Désendettez-vous. Beaucoup me demandaient ce qui se passerait. Nous avons la réponse avec Chypre. Vous avez 100 000 euros d’épargne d’un côté et un crédit de 100 000 euros de l’autre. Après intervention du ministère de la spoliation vous avez désormais 90 000 euros d’épargne et toujours 100 000 euros de crédit. Voilà, je pense que les choses sont claires. Mais vous pouvez toujours croire que pour vous ce ne sera pas pareil.
Quittez les assurances-vie, protégez au maximum vos avoirs. Prenez des pièces d’or et d’argent (napoléons et hercules), achetez une maison à la campagne, remplissez-là de tout ce qui vous sera utile pour tenir le plus longtemps possible, et préparez-vous à vivre sans recours à l’État, ou le moins possible. Plus vous serez loin d’une préfecture mieux vous vous porterez.
Enfin, soyez rassurés. En France c’est toujours très différent. Il n’y a aucune raison que cela nous arrive et puis c’est François Normal qui est Président. Il est de gauche alors ce qu’il fait c’est forcément juste. Justement, depuis quelques jours, la communication gouvernementale est en train de préparer les esprits à l’utilisation des ordonnances présidentielles. C’est chouette les ordonnances présidentielles. Le Président prend un papier. Écrit dessus ce qu’il veut et cela rentre en application immédiatement. Pas de débat, pas de vote, pas de majorité. Rien. C’est un oukaze. C’est autorisé par la constitution qui stipule que l’Ordonnance doit être ratifiée par un vote du Parlement dans les deux ans au maximum. Mais deux ans c’est long très long.
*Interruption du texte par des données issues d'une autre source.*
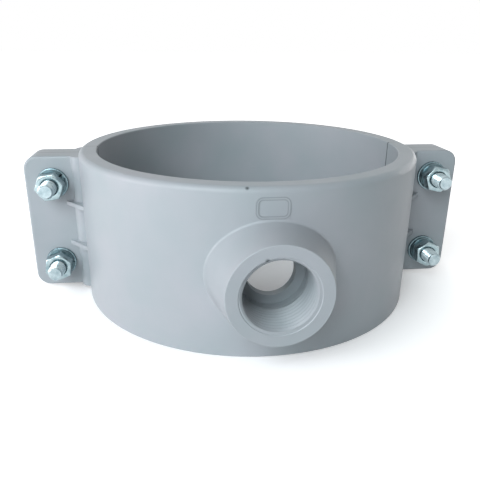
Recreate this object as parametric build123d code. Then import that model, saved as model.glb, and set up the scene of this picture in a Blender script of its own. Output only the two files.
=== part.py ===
from build123d import *
import os
from math import radians, sqrt, tan

# A two-piece moulded saddle bolted round a pipe, with a tapped branch outlet.
# Millimetres. The pipe's axis is Z, the outlet points along -Y, and the origin is
# where the two axes cross, halfway up the band.

# ---- driving dimensions ------------------------------------------------------------
# band
pipe_d = 160.0               # outside diameter of the pipe that the saddle grips
band_wall = 9.2
band_height = 78.0
top_round = 2.75             # outer edge of the upper rim
bottom_round = 0.8           # outer edge of the lower rim
bore_break = 0.4             # inner edges of both rims
parting_relief = 0.6         # bevel on each half's inner parting corner

# ears
ear_reach = 27.8             # each ear, outwards from the band
ear_drop = 3.0               # ends of the ears, in from the rims
ear_thickness = 10.0         # each half's share of the bolted joint
ear_corner_r = 7.0
ear_edge_round = 1.2
ear_root_r = 5.0             # fillet from the ear's face into the band
gusset_thickness = 2.2
gusset_reach = 8.4           # from the band, along the ear's face
gusset_rise = 12.0           # from the ear's face, up the band

# bolts and what is on them
bolt_d = 8.0
bolt_length = 40.0           # under the head
bolt_margin = 14.0           # from a bolt's axis to its ear's outer edge and end
bolt_tip_bevel = 0.9
hex_flats = 13.0
hex_bevel_deg = 30.0
hex_land = 0.97              # flat end of a hexagon, as a share of its flats
head_height = 5.3
nut_height = 6.8
nut_mouth_bevel = 0.4
washer_d = 16.0
washer_thickness = 1.6
lock_washer_d = 14.8
lock_washer_thickness = 2.0
lock_washer_slit = 1.6
lock_washer_slant_deg = 25.0
spanner_room_r = 11.5        # cleared round each nut and bolt head

# outlet
outlet_reach = 108.5         # from the pipe's axis to the outlet's face
outlet_face_r = 22.0
outlet_face_round = 0.4
side_draft_deg = 15.5        # the boss flares more towards the ears
end_draft_deg = 8.3          # than towards the rims
boss_root_r = 1.0
thread_crest_r = 15.15       # 1 inch parallel pipe thread
thread_root_r = 16.6
thread_lead = 0.3            # bevel round the mouth
thread_length = 20.0
counterbore_depth = 24.5     # plain from the end of the thread on
port_r = 11.0
badge_width = 14.0           # plain raised border above the outlet, bare inside
badge_height = 9.0
badge_corner_r = 2.8
badge_border = 1.0
badge_rise = 0.6
badge_lift = 30.2            # from the outlet's axis up to the border's middle
badge_shift = -0.5           # the border was set a little left of the outlet

# seal
seal_inner_r = 14.0
seal_outer_r = 19.0
seal_depth = 2.0

# fits
hole_clearance = 0.5         # bolt in ear, radial
thread_gap = 0.05            # bolt in nut, radial
washer_gap = 0.2             # bolt in washers, radial
seal_gap = 0.08              # seal in its groove

# ---- derived -----------------------------------------------------------------------
bore_r = pipe_d / 2
band_r = bore_r + band_wall
ear_span = 2 * (band_r + ear_reach)
ear_height = band_height - 2 * ear_drop
bolt_spread = ear_span - 2 * bolt_margin
bolt_pitch = ear_height - 2 * bolt_margin
gusset_pitch = bolt_pitch / 2
bolt_r = bolt_d / 2
hole_r = bolt_r + hole_clearance
washer_face_y = ear_thickness + washer_thickness
nut_seat_y = washer_face_y + lock_washer_thickness
deep = band_wall / 3         # how far an added form is sunk into the band
sides = {"left": -1, "right": 1}
levels = {"upper": 1, "lower": -1}
# each nut was run up until it was tight, so no two stop at the same angle
nut_turn_deg = {"upper_left": 8.0, "upper_right": 48.0, "lower_left": 21.0, "lower_right": 34.0}


def facing_out(shape, y, x=0.0, z=0.0):
    """Place a shape built up from the XY plane so that it rises along -Y from y."""
    return Pos(x, y, z) * Rot(X=90) * shape


def post(radius, height):
    """A round post that stands on the XY plane."""
    return Cylinder(radius, height, align=(Align.CENTER, Align.CENTER, Align.MIN))


# ---- the two moulded halves --------------------------------------------------------
def band_ring():
    """The closed band: a plain wall with its rim edges rounded."""
    with BuildPart() as ring:
        with BuildSketch(Plane.XZ) as wall:
            with Locations((bore_r + band_wall / 2, 0)):
                Rectangle(band_wall, band_height)
            chamfer(wall.vertices().group_by(Axis.X)[0], bore_break)
            fillet(wall.vertices().group_by(Axis.X)[-1].sort_by(Axis.Y)[-1], top_round)
            fillet(wall.vertices().group_by(Axis.X)[-1].sort_by(Axis.Y)[0], bottom_round)
        revolve(axis=Axis.Z)
    return ring.part


def ear():
    """The right ear of the front half, with the fillet that runs it into the band."""
    root_y = ear_thickness + ear_root_r
    root_x = sqrt((band_r + ear_root_r) ** 2 - root_y ** 2)
    on_band = band_r / (band_r + ear_root_r)
    in_band = (band_r - deep) / (band_r + ear_root_r)
    face_end = (root_x, -ear_thickness)
    fillet_end = (root_x * on_band, -root_y * on_band)
    buried = (root_x * in_band, -root_y * in_band)
    with BuildPart() as slab:
        with BuildSketch(Plane.XY.offset(-ear_height / 2)):
            with BuildLine():
                Polyline(buried, (bore_r + deep, 0), (ear_span / 2, 0),
                         (ear_span / 2, -ear_thickness), face_end)
                RadiusArc(face_end, fillet_end, ear_root_r)
                Line(fillet_end, buried)
            make_face()
        extrude(amount=ear_height)
        fillet(slab.edges().filter_by(Axis.Y).group_by(Axis.X)[-1], ear_corner_r)
        face = slab.faces().filter_by(Axis.Y).sort_by(Axis.Y)[0]
        fillet([e for e in face.edges() if e.center().X > root_x + deep / 10], ear_edge_round)
    return slab.part


def gusset():
    """A thin three-cornered rib between the right ear and the band."""
    toe_x = sqrt(band_r ** 2 - ear_thickness ** 2) + gusset_reach
    crest_y = ear_thickness + gusset_rise
    crest_x = sqrt(band_r ** 2 - crest_y ** 2)
    back_y = ear_thickness / 2
    with BuildPart() as rib:
        with BuildSketch(Plane.XY.offset(-gusset_thickness / 2)):
            with BuildLine():
                Polyline((toe_x, -back_y), (toe_x, -ear_thickness), (crest_x, -crest_y),
                         (crest_x - deep, -crest_y), (crest_x - deep, -back_y), close=True)
            make_face()
        extrude(amount=gusset_thickness)
    return rib.part


def clamp_half():
    """The front half of the band with its two ears, up to the parting plane."""
    front = Pos(0, -ear_span / 2, 0) * Box(ear_span, ear_span, ear_span)
    half = band_ring() & front
    right_ear = ear() + [Pos(0, 0, z) * gusset() for z in (-gusset_pitch / 2, gusset_pitch / 2)]
    half += right_ear
    half += mirror(right_ear, about=Plane.YZ)
    spanner_room = post(spanner_room_r, band_r)
    hole = post(hole_r, ear_thickness)
    relief = Rot(Z=45) * Box(parting_relief * sqrt(2), parting_relief * sqrt(2), band_height)
    for side in sides.values():
        for level in levels.values():
            at = {"x": side * bolt_spread / 2, "z": level * bolt_pitch / 2}
            half -= facing_out(spanner_room, -ear_thickness, **at)
            half -= facing_out(hole, 0, **at)
        half -= Pos(side * bore_r, 0, 0) * relief
    return half


def outlet_boss():
    """The tapered outlet: an oval root in the band, drawn down to a round face."""
    root_y = bore_r + deep / 2
    length = outlet_reach - root_y
    with BuildPart() as boss:
        with BuildSketch(Plane.XZ.offset(root_y)):
            Ellipse(outlet_face_r + length * tan(radians(side_draft_deg)),
                    outlet_face_r + length * tan(radians(end_draft_deg)))
        with BuildSketch(Plane.XZ.offset(outlet_reach)):
            Circle(outlet_face_r)
        loft(ruled=True)
        fillet(boss.faces().sort_by(Axis.Y)[0].edges(), outlet_face_round)
    return boss.part


def raised_border():
    """A plain rounded border that follows the band."""
    outer = RectangleRounded(badge_width, badge_height, badge_corner_r)
    inner = RectangleRounded(badge_width - 2 * badge_border, badge_height - 2 * badge_border,
                             badge_corner_r - badge_border)
    block = facing_out(extrude(outer - inner, band_wall), -bore_r, badge_shift, badge_lift)
    return block & (Cylinder(band_r + badge_rise, band_height) - Cylinder(band_r - deep, band_height))


def curved_ring(inner_r, outer_r, from_r, to_r):
    """A ring round the outlet's axis, between two radii of the pipe's axis."""
    ring = facing_out(post(outer_r, band_r) - post(inner_r, band_r), 0)
    return ring & (Cylinder(to_r, band_height) - Cylinder(from_r, band_height))


def outlet_half():
    """The front half, with its outlet bored, counterbored for thread and grooved for the seal."""
    half = clamp_half() + outlet_boss()
    bends = half.edges().filter_by(GeomType.BSPLINE)
    root = [edge for edge in bends if -band_r < edge.center().Y < -bore_r]
    half = fillet(root, boss_root_r)
    half += raised_border()
    half -= facing_out(post(port_r, outlet_reach), 0)
    half -= facing_out(post(thread_crest_r, counterbore_depth), counterbore_depth - outlet_reach)
    half -= facing_out(post(thread_root_r, thread_length), thread_length - outlet_reach)
    half -= facing_out(Cone(thread_root_r, thread_root_r + thread_lead, thread_lead),
                       thread_lead / 2 - outlet_reach)
    half -= curved_ring(seal_inner_r, seal_outer_r, bore_r - deep, bore_r + seal_depth)
    return half


def strap_half():
    """The rear half: the same clamp half without an outlet."""
    return mirror(clamp_half(), about=Plane.XZ)


def outlet_seal():
    """The rubber ring round the port, pressed level with the bore."""
    return curved_ring(seal_inner_r + seal_gap, seal_outer_r - seal_gap,
                       bore_r + seal_gap, bore_r + seal_depth - seal_gap)


# ---- fasteners, each built standing on the XY plane --------------------------------
def hexagon(height, bevel_foot=False):
    """A hexagon bar with its corners turned off at the top, and at the foot if asked."""
    corner_r = hex_flats / sqrt(3)
    land_r = hex_flats / 2 * hex_land
    drop = (corner_r - land_r) * tan(radians(hex_bevel_deg))
    with BuildPart() as turned:
        with BuildSketch(Plane.XZ):
            with BuildLine():
                Polyline((0, 0), (corner_r, 0), (corner_r, height - drop), (land_r, height),
                         (0, height), close=True)
            make_face()
        revolve(axis=Axis.Z)
    bar = extrude(RegularPolygon(hex_flats / 2, 6, major_radius=False), height) & turned.part
    if bevel_foot:
        bar &= Pos(0, 0, height) * Rot(X=180) * turned.part
    return bar


def bolt():
    """A hexagon bolt: the shank stands on the XY plane and the head is below it."""
    shank = post(bolt_r, bolt_length)
    shank = chamfer(shank.edges().filter_by(GeomType.CIRCLE).sort_by(Axis.Z)[-1], bolt_tip_bevel)
    return shank + Rot(X=180) * hexagon(head_height)


def nut():
    bored = hexagon(nut_height, bevel_foot=True) - post(bolt_r + thread_gap, nut_height)
    mouths = bored.edges().filter_by(GeomType.CIRCLE).group_by(SortBy.RADIUS)[0]
    return chamfer(mouths, nut_mouth_bevel)


def washer(outer_d, thickness):
    return post(outer_d / 2, thickness) - post(bolt_r + washer_gap, thickness)


def lock_washer():
    """A spring washer pulled flat, with its slanting slit almost closed."""
    ring = washer(lock_washer_d, lock_washer_thickness)
    slit = Box(lock_washer_d, lock_washer_slit, 4 * lock_washer_thickness)
    tilted = Rot(X=lock_washer_slant_deg) * slit
    return ring - Pos(lock_washer_d / 2, 0, lock_washer_thickness / 2) * tilted


# ---- the assembly ------------------------------------------------------------------
def bolt_set(name, x, z):
    """The five pieces of one bolted joint, by node name."""
    turn = nut_turn_deg[name]
    flat = washer(washer_d, washer_thickness)
    return {
        f"bolt_{name}": facing_out(Rot(Z=-turn) * bolt(), washer_face_y, x, z),
        f"rear_washer_{name}": facing_out(flat, washer_face_y, x, z),
        f"front_washer_{name}": facing_out(flat, -ear_thickness, x, z),
        f"lock_washer_{name}": facing_out(Rot(Z=turn * 3) * lock_washer(), -washer_face_y, x, z),
        f"nut_{name}": facing_out(Rot(Z=turn) * nut(), -nut_seat_y, x, z),
    }


nodes = {"outlet_half": outlet_half(), "strap_half": strap_half(), "outlet_seal": outlet_seal()}
for level_name, level in levels.items():
    for side_name, side in sides.items():
        place = f"{level_name}_{side_name}"
        nodes.update(bolt_set(place, side * bolt_spread / 2, level * bolt_pitch / 2))

os.makedirs("parts", exist_ok=True)
for node, shape in nodes.items():
    shape.label = node
    export_step(shape, f"parts/{node}.step")
    print(f"{node}: {len(shape.solids())} solid, {shape.volume / 1000:.2f} cm3, valid {shape.is_valid}")
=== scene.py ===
from math import cos, pi, radians, sin, sqrt, tan

import bmesh
import bpy
from mathutils import Matrix, Vector


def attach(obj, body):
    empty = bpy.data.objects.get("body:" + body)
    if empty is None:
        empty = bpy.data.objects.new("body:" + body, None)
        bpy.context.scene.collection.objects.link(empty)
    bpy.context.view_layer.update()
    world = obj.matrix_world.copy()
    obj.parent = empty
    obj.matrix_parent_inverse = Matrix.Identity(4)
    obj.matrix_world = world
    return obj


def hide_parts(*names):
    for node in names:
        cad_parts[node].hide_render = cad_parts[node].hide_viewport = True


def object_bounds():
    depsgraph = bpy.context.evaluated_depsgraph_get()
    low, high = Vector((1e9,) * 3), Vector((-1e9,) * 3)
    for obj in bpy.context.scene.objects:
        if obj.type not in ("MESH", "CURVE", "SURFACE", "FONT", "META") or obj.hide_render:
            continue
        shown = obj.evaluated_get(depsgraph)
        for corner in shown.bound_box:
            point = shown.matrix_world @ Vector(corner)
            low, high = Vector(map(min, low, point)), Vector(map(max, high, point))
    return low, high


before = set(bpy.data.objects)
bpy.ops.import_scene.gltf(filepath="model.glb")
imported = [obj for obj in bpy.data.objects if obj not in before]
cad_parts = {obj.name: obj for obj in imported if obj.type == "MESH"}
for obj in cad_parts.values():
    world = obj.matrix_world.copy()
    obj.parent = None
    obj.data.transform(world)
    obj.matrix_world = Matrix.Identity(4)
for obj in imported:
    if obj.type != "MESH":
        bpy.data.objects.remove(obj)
cad_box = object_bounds()

# ---- camera --------------------------------------------------------------------------
# It looks down on the outlet from the front and slightly from the left, from about 30 cm.
camera = bpy.data.objects.new("camera", bpy.data.cameras.new("camera"))
bpy.context.collection.objects.link(camera)
turn, drop, roll = radians(-6.74), radians(20.89), radians(0.55)
sight = Vector((-sin(turn) * cos(drop), cos(turn) * cos(drop), -sin(drop)))
level_right = Vector((cos(turn), sin(turn), 0))
level_up = level_right.cross(sight)
right = level_right * cos(roll) + level_up * sin(roll)
up = level_up * cos(roll) - level_right * sin(roll)
stance = Matrix((right, up, -sight)).transposed().to_4x4()
camera.matrix_world = Matrix.Translation((-0.03788, -0.29169, 0.0950)) @ stance
camera.data.sensor_width = 36
camera.data.lens = 40.37
camera.data.clip_start = 0.01
bpy.context.scene.camera = camera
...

C’est comme ça que prochainement vous verrez sans doute à la Une des journaux et du JT : « Ici le Ministère de la Spoliation. Personne ne bouge. Dans votre intérêt merci de donner tous vos sous. Vos comptes sont bloqués jusqu’à nouvel ordre. Votre argent ne vous appartient plus. Ceci est une ordonnance signée par François Normal 1er ».
Enfin heureusement, Habemus Papam. Il parait qu’il veut rapprocher l’Église des pauvres. Pauvre Pape François. Il va avoir du travail, car les pauvres, ce n’est pas ce qui va manquer lors de son pontificat.